The city’s amenities and own unique offerings have really made it a special area, Murdock said. “North Charleston doesn’t need Charleston anymore. There’s a lot going on here.”
But, he said, these opportunities won’t last forever. “A lot of people are discovering it. The time is now.”
Selling the city
Bobby Pilch capitalized on North Charleston’s affordability back in 2000 when he and his brother bought a house together in Glyn Terrace, a 1960s neighborhood of mostly brick, ranch-style houses. “Our agent said the Park Circle, Dorchester Road corridor area might be a hot spot in the future,” Pilch recalled. “We didn’t have a big budget so we said, ‘Let’s give this area a shot.’”
Pilch’s brother left the house when he joined the military. Pilch and his wife, Tammy, still live in the house, happy to be in the center of the Charleston area. Pilch, a member of the Air Force Reserves, likes the proximity to Joint Base Charleston. And his wife owns Cakes by Kasarda near Rivers and Cosgrove avenues.
When he’s not helping with the cake shop or fulfilling his Air Force duties, Pilch is selling North Charleston. Part of the group sales team at the Charleston Convention and Visitors Bureau, Pilch markets the city and the Charleston Area Convention Center to large conferences and groups.

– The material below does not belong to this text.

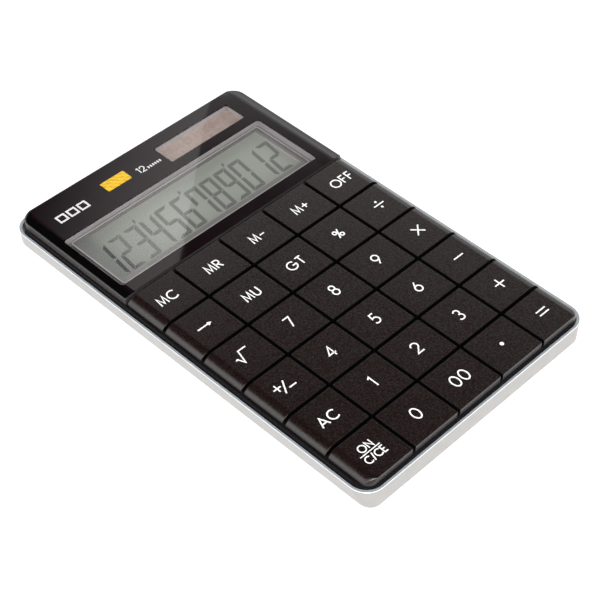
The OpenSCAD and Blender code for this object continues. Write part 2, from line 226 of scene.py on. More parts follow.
def mitre(before, here, after, half):
    """Offset from a line's point to its left edge, longer at a corner so that the width stays the same."""
    sides = []
    for a, b in ((before, here), (here, after)):
        if a and b:
            run = Vector(b) - Vector(a)
            sides.append(Vector((-run.y, run.x)).normalized())
    middle = (sides[0] + sides[-1]).normalized()
    return middle * (half / max(middle.dot(sides[0]), 0.45))


def smooth(obj, sharp_degrees):
    """Smooth shading, with edges sharper than the given angle kept, and flat faces kept flat."""
    for polygon in obj.data.polygons:
        polygon.use_smooth = True
    obj.data.set_sharp_from_angle(angle=math.radians(sharp_degrees))
    weighted = obj.modifiers.new("flat faces", "WEIGHTED_NORMAL")
    weighted.keep_sharp = True


def arc(centre, radii, start, end, steps=20):
    """Points along part of an ellipse, from one angle in degrees to another."""
    turn = [math.radians(start + (end - start) * i / steps) for i in range(steps + 1)]
    return [(centre[0] + radii[0] * math.cos(a), centre[1] + radii[1] * math.sin(a)) for a in turn]


def circle_plan(centre, radius):
    return arc(centre, (radius, radius), 0, 352.5, 47)


def box_plan(left, right, front, rear):
    return [(left, front), (right, front), (right, rear), (left, rear)]


def outline(area, corners, steps=CORNER_STEPS):
    """Plan of a rectangle with elliptical corners, whose radii start at the front left and run round."""
    left, right, front, rear = area
    points = []
    for (rx, ry), x, y, sx, sy, turn in (
        (corners[0], left, front, 1, 1, 180),
        (corners[1], right, front, -1, 1, 270),
        (corners[2], right, rear, -1, -1, 0),
        (corners[3], left, rear, 1, -1, 90),
    ):
        points.extend(arc((x + sx * rx, y + sy * ry), (rx, ry), turn, turn + 90, steps))
    return points


def round_in(risen, height, width):
    """How far a rounded edge has turned inwards once it has risen over a part of its height."""
    share = max(risen / height, 0.0)
    return width * (1 - math.sqrt(max(1 - share * share, 0.0)))


def at_height(plan, z):
    return [(x, y, z) for x, y in plan]


def box_mm(node):
    """Lowest and highest corner of a CAD node in millimetres."""
    low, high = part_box(node)
    return low / MM, high / MM


def evaluated_mesh(obj):
    """New mesh with the object's modifiers or curve already worked out."""
    bpy.context.view_layer.update()
    return bpy.data.meshes.new_from_object(obj.evaluated_get(bpy.context.evaluated_depsgraph_get()))


def boolean(obj, other, operation):
    """Joins or cuts obj with other, which is then removed."""
    change = obj.modifiers.new(operation, "BOOLEAN")
    change.operation = operation
    change.solver = "EXACT"
    change.object = other
    # The weighted normals come last again once the cut is made
    for extra in [m for m in obj.modifiers if m.type == "WEIGHTED_NORMAL"]:
        obj.modifiers.remove(extra)
    made = evaluated_mesh(obj)
    obj.modifiers.clear()
    old = obj.data
    obj.data = made
    bpy.data.meshes.remove(old)
    bpy.data.objects.remove(other)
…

“We’re competing with Charlotte and Jacksonville (Florida), but because Charleston is Charleston, people will forego Charlotte or Jacksonville because they want the history and culture.”
Pilch, who grew up in Goose Creek and graduated from the College of Charleston, has seen first-hand how North Charleston’s appeal as a place to live and do business has boomed.
“North Charleston has nowhere to go but up,” he said. “It’s writing its own history.”